Furthermore, the only one of my points that you were able to try to refute was #3 (and #4 since it is related). All others you conceded were not solve-able at this time. What that tells me, irrespective of your individual argument, is two things:
- There are no real solutions to these scenarios at this time that have the possibility of becoming ultrareliable, and
- Manually operated vehicles will always be mixed among autonomous vehicles in areas where both can operate.

The second one is key and goes hand-in-hand with point #2 because the bottom line is this: our vehicular infrastructure -- roads, power grids, fuelling, even the roads themselves since traffic flow theory would change drastically -- will likely have to be near completely transformed, if not completely rebuilt, for autonomous vehicles to even begin to be viable on a majority scale.

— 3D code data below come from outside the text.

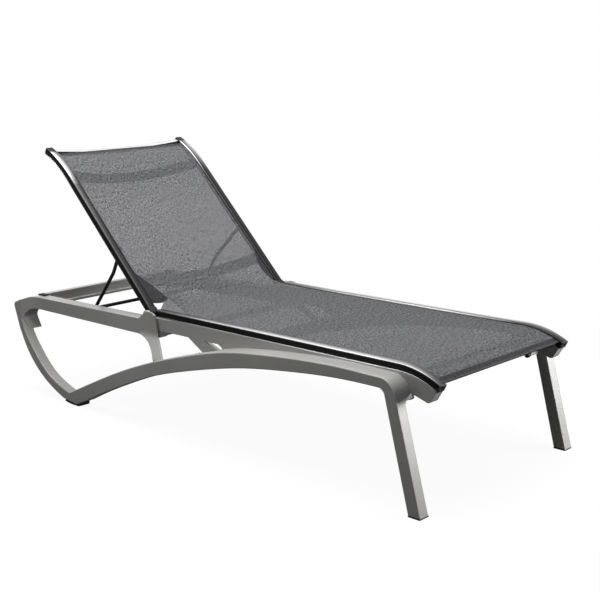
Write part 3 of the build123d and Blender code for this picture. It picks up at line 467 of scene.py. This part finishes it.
# %% Sling rows
back_rows, bridge_rows, seat_rows = 90, 81, 170
top_clearance, foot_clearance = 0.031, 0.010
back_hem_end = back_end - top_clearance
seat_hem_end = seat_end - foot_clearance
back_steps = np.linspace(back_hem_end, corner_along + bridge_reach, back_rows)
bridge_steps = np.linspace(-1.0, 1.0, bridge_rows)
seat_steps = np.linspace(corner[0] + bridge_reach, seat_hem_end, seat_rows)

row_t = np.concatenate([np.full(back_rows, -1.0), bridge_steps[1:-1], np.full(seat_rows, 1.0)])
held = np.abs(row_t) >= 1.0
back_points = back_line(back_steps, cloth_lift)[0]
seat_points = seat_line(seat_steps, cloth_lift)[0]
arc, rail = bridge_lines(bridge_steps)
middle = np.concatenate([back_points, arc[1:-1], seat_points])
edge = np.concatenate([back_points, rail[1:-1], seat_points])
lengths = along_points(middle)
print("cloth length", round(float(lengths[-1]), 3), "in", len(row_t), "rows")

# %% [markdown]
# On the bridge the middle of the cloth narrows, and its sides fold down to the rails as flat
# facets, which leave a notch open at each hinge. Held cloth still sags a little between its
# rails, less on the tight bridge and not at all at its hems.

# %% Sling widths and sag
groove_gap = 0.0002
held_span = 0.93
free_half = 0.221
notch_share = 0.16
notch_start = 0.40
half = groove_y - groove_gap - (groove_y - free_half) * (1 - row_t ** 2)
half = np.where(held, groove_y * held_span, half)
reach = notch_start + (1 - notch_start) * np.clip(np.abs(row_t) / notch_share, 0.0, 1.0)
outer_y = half + (groove_y - half) * reach
outer = middle + (edge - middle) * reach[:, None]

sag_depth = 0.0016
bridge_sag = 0.4
flat_length, sag_length = 0.03, 0.06
from_ends = np.minimum(lengths, lengths[-1] - lengths)
sag = sag_depth * np.where(held, 1.0, bridge_sag)
sag = sag * np.clip((from_ends - flat_length) / sag_length, 0.0, 1.0)
print("half width from", round(float(half.min()), 3), "sag up to", round(float(sag.max()), 4))

# %% [markdown]
# A grid suits such a sheet: one direction runs along the lounger, the other from edge to edge.
# The middle span and the two facets are worked out as whole arrays and laid side by side.

# %% Sling grid
middle_columns, facet_columns = 61, 13
middle_share = np.linspace(-1.0, 1.0, middle_columns)
side_share = np.linspace(0.0, 1.0, facet_columns + 1)[1:]
span_y = middle_share[None, :] * half[:, None]
span_x = np.broadcast_to(middle[:, 0, None], span_y.shape)
drop = sag[:, None] * (1 - middle_share[None, :] ** 2)
span = np.stack([span_x, span_y, middle[:, 1, None] - drop], axis=-1)


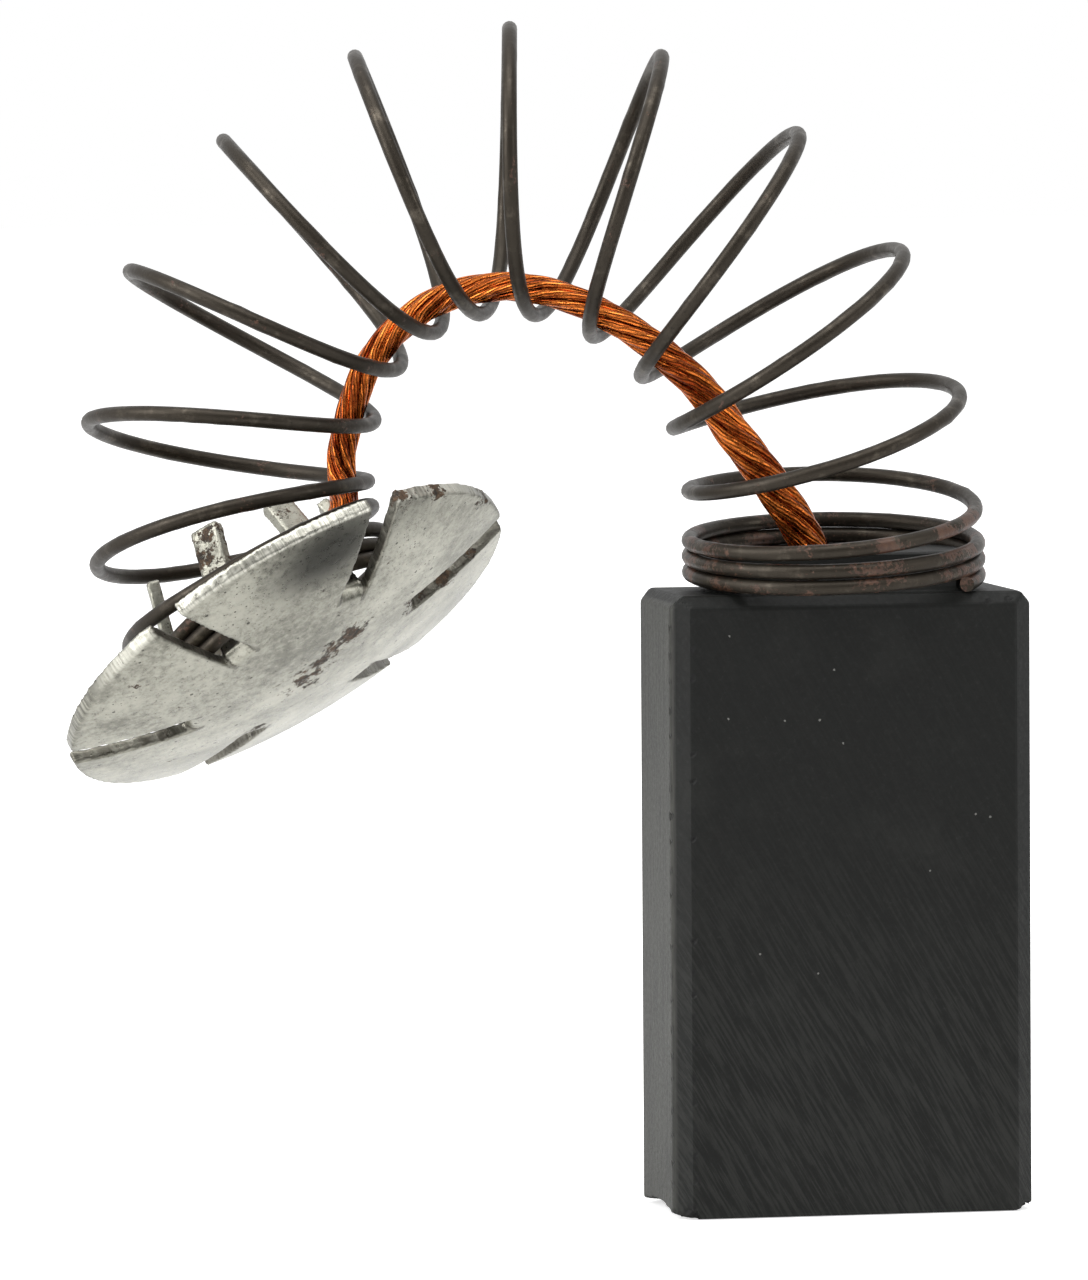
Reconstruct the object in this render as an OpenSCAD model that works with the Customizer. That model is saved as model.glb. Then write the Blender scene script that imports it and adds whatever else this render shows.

Care to tell me how that will be paid for, and by whom, in each country where such a technology would possibly be viable? And all of this, just to save some lives -- not all, just some -- at the expense of the right to move about freely?

Come on. What automakers and entities like Google and Uber are doing is exploring the possibility for autonomous vehicles to serve their own business purposes, the bottom line of which is one thing and one thing only: revenue. That alone will keep autonomous vehicles from becoming viable on a mass scale for several generations in this country, because by nature, competition discourages collaboration unless it is mandated by a more powerful reality: a government, or fossil fuels running out, or alien invasion (sic), or what have you. And collaboration will be needed to create autonomous systems that are failsafe enough to be viable on a mass scale.
For you and anyone who is still in denial about this. Just look at current forecasts from vehicle manufacturers and quite a few credible people. It is going to happen. It's your kind of thinking that stalls innovation.

It's going to take a while.

http://www.driverless-future.com/?page_id=384


Also, I never claimed to be an expert. I bet someone can answer your questions with great detail.

Just because I dont know, doesn't mean there is no answer lol.